Link surveys to milestones, not the calendar. A good pattern is three pulses per major change: one before or right after announcement, one mid-rollout, and one 3–6 months after go-live. For organizations with continuous change, limit to 3–4 change-related pulses per team per year and stagger across projects to avoid survey fatigue.
What should we do when scores in one area are very low?
Low scores (< 3.0) are a signal to slow down and sharpen — not a reason to panic. First, look at which specific items are lowest and read related comments. Then talk to affected managers to understand context. Define 2–3 specific interventions with clear owners and deadlines, and communicate this plan to employees so they see how their feedback is being used.
Do we need works council approval for every survey?
It depends on the design. With genuine anonymity and voluntary participation, the co-determination right under § 94 BetrVG does not apply under consistent BAG case law. However, digital survey tools trigger § 87 para. 1 no. 6 BetrVG because platforms can technically monitor behavior.
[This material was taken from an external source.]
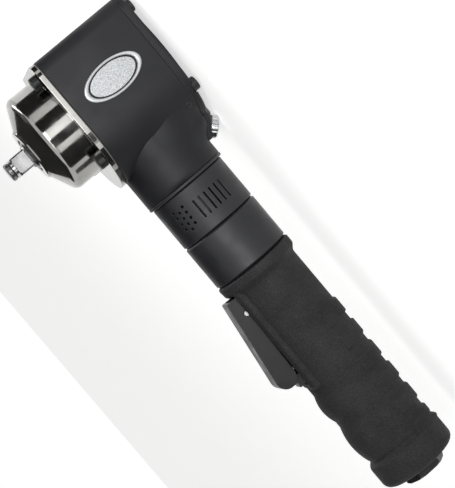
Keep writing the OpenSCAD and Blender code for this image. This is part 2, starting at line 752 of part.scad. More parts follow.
// Outer profile of the grip's revolved body, front flange to rear flare
module grip_profile() {
    flare_x = grip_len - flare_len;
    polygon(concat(
        [[core_r + seat_fit, 0], [grip_flange_r - 0.8, 0], [grip_flange_r, 0.8],
         [grip_flange_r, grip_flange_len - 0.8], [grip_flange_r - 0.5, grip_flange_len],
         [grip_r, grip_flange_len + grip_taper], [grip_r, flare_x - 4.5],
         [grip_flare_r - 0.7, flare_x - 0.8], [grip_flare_r, flare_x]],
        [for (a = [0:15:90]) [
            grip_flare_r - 4 + 4 * cos(a), grip_len - 4 + 4 * sin(a)
        ]],
        [[core_r + seat_fit, grip_len]]
    ));
}

module grip() seated() color("#2b2b2e") difference() {
    union() {
        along_x(grip_x) rotate_extrude($fn = 96) grip_profile();
        for (i = [0:pad_count - 1]) along_x(first_pad_x + i * pad_pitch) rotate([0, 0, -wrap])
            rotate_extrude(angle = 2 * wrap) polygon([
                [core_r + 1, 0], [grip_r + pad_rise - 0.4, 0], [grip_r + pad_rise, 0.4],
                [grip_r + pad_rise, pad_len - 0.4], [grip_r + pad_rise - 0.4, pad_len], [core_r + 1, pad_len]
            ]);
        finger_swell(184, 16);
        finger_swell(206, 21);
        lever_rim();
    }
    along_x(grip_x - over) cylinder(r = core_r + seat_fit, h = grip_len + 2 * over);
    translate([lever_x - 1.2, -window_half_w, 8]) cube([window_end - lever_x + 1.2, 2 * window_half_w, 40]);
}

// One swell under a finger, long along the handle, round across it
module finger_swell(x, len) {
    rise = pad_rise + 0.5;
    swell = (len * len / 4 + rise * rise) / (2 * rise);
    intersection() {
        translate([x, 0, grip_r + rise - swell]) rotate([90, 0, 0])
            cylinder(r = swell, h = 2 * core_r, center = true);
        along_x(x - len) cylinder(r = grip_r + rise, h = 2 * len);
        translate([x - len, -core_r, core_r * 0.5]) cube([2 * len, 2 * core_r, core_r]);
    }
}

// Raised rim round the lever's bay, flat on its open side
module lever_rim() intersection() {
    translate([lever_x - 4, -window_half_w - 3, 8]) cube([window_end - lever_x + 7, 2 * window_half_w + 6, 10.6]);
    along_x(grip_x) cylinder(r = grip_r + 1.9, h = grip_len);
}

// ---- Throttle ----

// Side view of the lever in X and Z: thin behind the pivot, deep at its round free end
module lever_side() {
    corner = 0.6;
    hull() {
        translate([lever_x + corner, lever_edge_z + corner]) circle(corner, $fn = 24);
        translate([lever_x + corner, lever_back_z - corner]) circle(corner, $fn = 24);
        translate([lever_end_x - corner, lever_edge_z + 4.4]) circle(corner, $fn = 24);
        translate([plunger_x - 4, lever_edge_z + 2]) circle(corner, $fn = 24);
        translate([lever_end_x - lever_end_r, lever_floor(lever_end_x - lever_end_r - 1) + lever_t - lever_end_r])
            circle(lever_end_r, $fn = 64);
    }
    translate([pivot_x, pivot_z]) circle(lever_pin_r + 2);
}

// Extrudes a side view in X and Z to a width centred on the handle
module across(w) translate([0, w / 2, 0]) rotate([90, 0, 0]) linear_extrude(w) children();

module throttle_lever() seated() color("#1d1d1f") difference() {
    across(lever_w) lever_side();
    across(lever_w - 2 * lever_t) polygon([
        [lever_x - over, 0], [lever_end_x + over, 0],
        [lever_end_x + over, lever_floor(plunger_x + 3)], [plunger_x + 3, lever_floor(plunger_x + 3)],
        [lever_x - over, lever_floor(lever_x - over)]
    ]);
    translate([pivot_x, 0, pivot_z]) rotate([90, 0, 0])
        cylinder(r = lever_pin_r + running_fit, h = 2 * lever_w, center = true);
}

module lever_pin() seated() color("#c9cbce")
    translate([pivot_x, lever_w / 2, pivot_z]) rotate([90, 0, 0]) chamfered(lever_pin_r, lever_w, 0.2);

module throttle_plunger() seated() color("#d0d2d4") translate([plunger_x, 0, 0])
    rotate_extrude() polygon(concat(
        [[0, spool_bottom], [spool_r, spool_bottom], [spool_r, channel_r - 1.2],
         [spool_r - 1.4, channel_r - 0.6], [spool_r - 1.4, channel_r + 4],
         [spool_r, channel_r + 4.6], [spool_r, spool_top], [stem_r, spool_top]],
        [for (a = [0:15:90]) [stem_r * cos(a), plunger_top - stem_r * 0.5 + stem_r * 0.5 * sin(a)]]
    ));

module valve_bushing() seated() color("#a98a4c") translate([plunger_x, 0, 0]) difference() {
    translate([0, 0, bushing_bottom]) cylinder(r = bushing_r, h = bushing_top - bushing_bottom);
    translate([0, 0, bushing_bottom - over])
        cylinder(r = spool_r + running_fit, h = spool_top + 0.3 - bushing_bottom + over);
    cylinder(r = stem_r + running_fit, h = bushing_top + over);
    rotate([0, 90, 0]) cylinder(r = channel_r - 1.5, h = 4 * bushing_r, center = true);
}

// Ring of points round a helix, and the closed tube through all the rings
function coil_ring(turn, r, wire, pitch, sides) = [for (j = [0:sides - 1])
    let (a = j * 360 / sides, reach = r + wire * cos(a))
        [reach * cos(turn), reach * sin(turn), pitch * turn / 360 + wire * sin(a)]];

module coil(r, wire, turns, height, sides = 8, steps = 20) {
    rings = turns * steps;
    pitch = (height - 2 * wire) / turns;
    points = [for (i = [0:rings]) each coil_ring(i * 360 / steps, r, wire, pitch, sides)];
    walls = [for (i = [0:rings - 1], j = [0:sides - 1]) let (k = (j + 1) % sides)
        [i * sides + j, i * sides + k, (i + 1) * sides + k, (i + 1) * sides + j]];
    caps = [[for (j = [sides - 1:-1:0]) j], [for (j = [0:sides - 1]) rings * sides + j]];
    translate([0, 0, wire]) polyhedron(points, concat(walls, caps), convexity = 8);
}

module valve_spring() seated() color("#bfc1c3")
    translate([plunger_x, 0, bushing_bottom + 0.05])
        coil(spool_r - 0.9, spring_wire / 2, 5, spool_bottom - bushing_bottom - 0.1);

// ---- Air inlet ----

module inlet_bushing() seated() color("#141416") difference() {
    union() {
        along_x(inlet_seat) cylinder(r = inlet_shank_r, h = inlet_end - inlet_seat);
        along_x(grip_end) intersection() {
            cylinder(r = inlet_hex / sqrt(3), h = inlet_head, $fn = 6);
            chamfered(inlet_hex / sqrt(3) - 0.2, inlet_head, 0.9);
        }
    }
    along_x(inlet_end - inlet_thread) cylinder(r = inlet_bore_r, h = inlet_thread + over);
    along_x(inlet_seat - over) cylinder(r = channel_r, h = 30);
}

module inlet_screen() seated() color("#b9bbbd") along_x(inlet_seat - screen_t) difference() {
    cylinder(r = inlet_shank_r, h = screen_t);
    for (i = [0:5]) rotate(i * 60) translate([2.4, 0, -over]) cylinder(r = 0.9, h = screen_t + 2 * over);
    translate([0, 0, -over]) cylinder(r = 0.9, h = screen_t + 2 * over);
}

// ---- Pieces ----
head_housing();
rear_cover();
rear_gasket();
rear_cover_screws();
oil_plug();
name_plate();
front_gasket();
hammer_case();
hammer_case_screws();
nose_bushing();
nose_seal();
motor_cylinder();
rear_end_plate();
front_end_plate();
bearing_outer_races();
bearing_balls();
bearing_inner_races();
rotor();
rotor_vanes();
hammer_cage();
hammer_pins();
hammer_a();
hammer_b();
anvil();
friction_ring();
retainer_o_ring();
selector_knob();
selector_spool();
selector_bushing();
neck_lip_ring();
exhaust_collar();
collar_o_rings();
coupling_sleeve();
handle_core();
air_tube();
grip();
throttle_lever();
lever_pin();
throttle_plunger();
valve_bushing();
valve_spring();
inlet_bushing();
inlet_screen();
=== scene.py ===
from math import radians

import bpy
import numpy as np
from mathutils import Matrix, Vector


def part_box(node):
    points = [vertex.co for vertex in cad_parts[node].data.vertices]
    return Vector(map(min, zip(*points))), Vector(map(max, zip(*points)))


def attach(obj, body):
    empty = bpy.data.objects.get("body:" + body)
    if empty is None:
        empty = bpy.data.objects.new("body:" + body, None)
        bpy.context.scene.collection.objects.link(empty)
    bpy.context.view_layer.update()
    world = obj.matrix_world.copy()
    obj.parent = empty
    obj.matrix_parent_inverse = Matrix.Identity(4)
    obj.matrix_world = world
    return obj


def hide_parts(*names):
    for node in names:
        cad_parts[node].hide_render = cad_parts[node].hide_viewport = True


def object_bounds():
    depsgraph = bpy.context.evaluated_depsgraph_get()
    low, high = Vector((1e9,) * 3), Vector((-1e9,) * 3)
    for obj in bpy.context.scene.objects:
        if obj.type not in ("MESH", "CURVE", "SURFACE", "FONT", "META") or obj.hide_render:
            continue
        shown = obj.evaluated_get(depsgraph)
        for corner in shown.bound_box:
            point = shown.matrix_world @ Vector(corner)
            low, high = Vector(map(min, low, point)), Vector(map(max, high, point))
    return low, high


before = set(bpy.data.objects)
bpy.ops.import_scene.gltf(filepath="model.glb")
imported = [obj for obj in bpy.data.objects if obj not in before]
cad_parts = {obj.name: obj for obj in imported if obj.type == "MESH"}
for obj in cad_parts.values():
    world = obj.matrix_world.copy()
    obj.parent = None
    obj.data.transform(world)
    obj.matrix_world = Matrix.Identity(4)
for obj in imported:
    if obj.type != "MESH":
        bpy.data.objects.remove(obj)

cad_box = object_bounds()
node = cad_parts

# ---------------------------------------------------------------- Studio
# The wrench lies on its rear cover on a pale table top, with the anvil up.
# Two soft boxes and a pale room light it. One dark flag overhead and four upright
# ones show in reflections alone, so that polished steel has dark bands as well.
floor_z = cad_box[0][2]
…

Early works council involvement is strongly recommended in any case: it increases acceptance and participation rates significantly.
How do we integrate change surveys into our existing survey landscape?
Build a survey calendar that coordinates engagement, pulse, 360°, and change surveys. Use change surveys as short, focused add-ons rather than loading everything into the annual engagement check. Overlapping dimensions like trust or psychological safety can be aligned with your existing employee survey templates — but always anchor questions clearly to the specific change to avoid confusion.
How should we update the question bank over time?
After each major change, run a short retro with HR, project leads, and 2–3 line managers: which questions drove concrete decisions, and which were noise? Remove or merge weak items and add 1–2 new ones for recurring topics. Once a year, align the bank with your broader people and change strategy so language, scales, and dimensions stay consistent with engagement and performance review formats.